2. Input all the essential details of the transaction in your invoice.
Don’t forget to specify the details or instructions for the down payment. Add the payment terms and tax (if applicable).
See the example below for reference:
3. Preview your invoice to verify all the information. This is how your invoice should appear when you preview the document:
4. Once all the details are finalized, you can download your down payment invoice. Redo the process from Step 1 if you need to produce more invoices.
Are Down Payments Refundable?
Down payments are non-refundable. The reason is that if the client decides to complete their purchase, the initial amount they have paid to the seller is then subtracted from the final payment of the transaction.
If a customer purchases an item worth $1,000 and pays a down payment of $450, the seller deducts the down payment amount from the final invoice. That means the customer only has to pay the remaining $550 upon receiving the item.
Down payments are also charged to protect sellers and businesses if the customer does not pay the order in full or cancels their purchase before the goods are delivered.
Sellers should include the conditions for charging a down payment from their customers in their invoice payment terms. In this manner, customers are properly informed of their payment obligations in the transaction.
Down Payment Invoice & Taxation
Imposing a tax on a down payment is uncommon, although it will depend on the transaction type and goods the vendor sells.
Taxes are not applied to upfront fees for car and residential property purchases. On the other hand, taxes may be imposed on international sales.
Countries that impose taxes on international goods also vary in the rates and percentages applied to the taxes and added costs.
Down Payment Invoice vs. Deposit
A down payment invoice and a deposit are similar in that both pertain to prepayments sent to a seller or supplier. One of the main objectives of charging down payments and warranties is to provide the seller with security before the transaction is completed.
On the other hand, deposits are returned to customers upon the termination or completion of the terms of their contract with the seller. An example of this is when a landlord requires a security deposit from new tenants as a form of collateral.
Down payments are not refunded or returned to customers. Instead, the upfront amount paid to the seller is offset by the remaining balance indicated in the final invoice.
Down Payment Invoice vs. Proforma Invoice
A key difference between a down payment invoice vs a pro forma invoice is whether the customer is obligated to send a payment upon receiving the invoice.
Down payment invoices require customers to pay the initial amount indicated in the document. The payment is used to secure the seller or purchase the materials needed to prepare the goods the customer ordered.

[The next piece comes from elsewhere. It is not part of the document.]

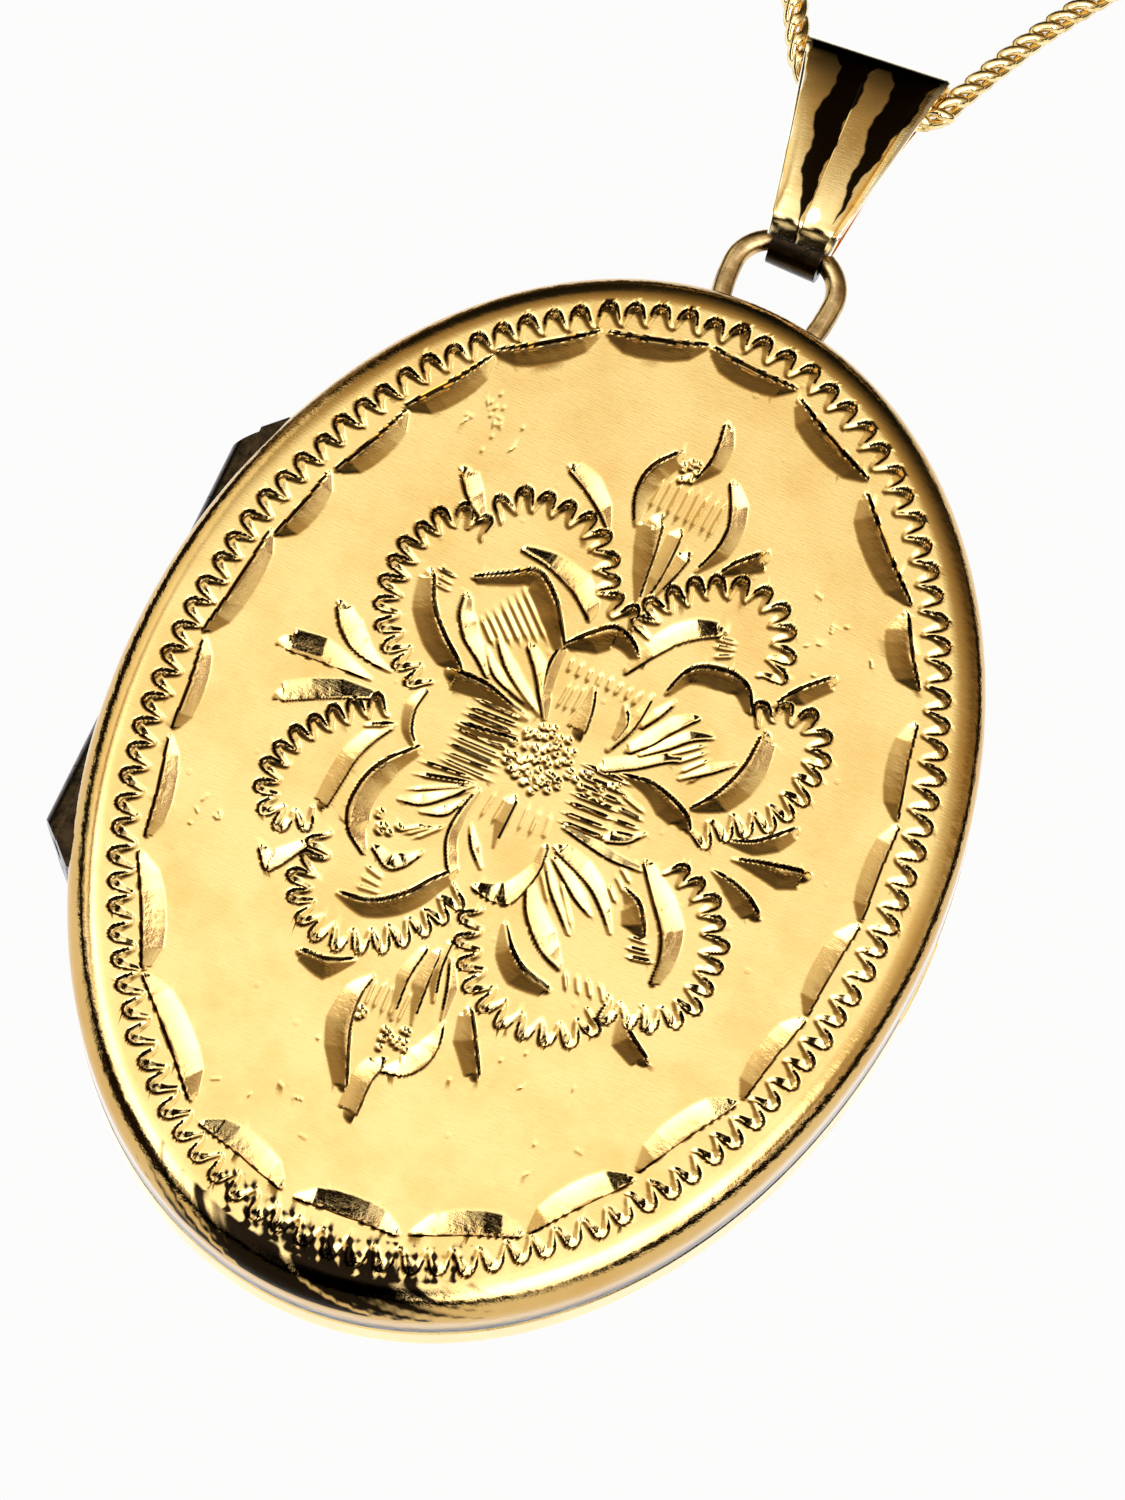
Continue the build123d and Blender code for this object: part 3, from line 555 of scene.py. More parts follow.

Proforma invoices are sent to customers who have expressed full commitment to the purchase but need a few adjustments and negotiations before pushing through with the transaction.
The buyer may want to negotiate the rates or extend the terms of payment established by the seller. Otherwise, the customer may have placed an advanced order, which the seller must confirm by providing the complete purchase details on a pro forma invoice.
Pro forma invoices do not have any legal implications. It is meant to preview what the customers can expect by pushing through with the transaction.
Down payment invoices legally bind customers to trade. When customers comply with the seller’s payment demands, they accept their share of responsibility for completing the sale.
Unfulfilled payments can prove detrimental, particularly when a vendor makes a living by selling cars, houses, and commercial properties, providing bespoke goods, or supplying raw materials to other businesses.
As such, a down payment invoice is a handy tool for preventing potential losses in profit.
Conversely, sellers and business owners must consider the implications of issuing a down payment invoice, meaning that they must assess how it will affect their operations and customers in general. Remember, charging upfront payments must be suitable and reasonable for the type of goods or services sold.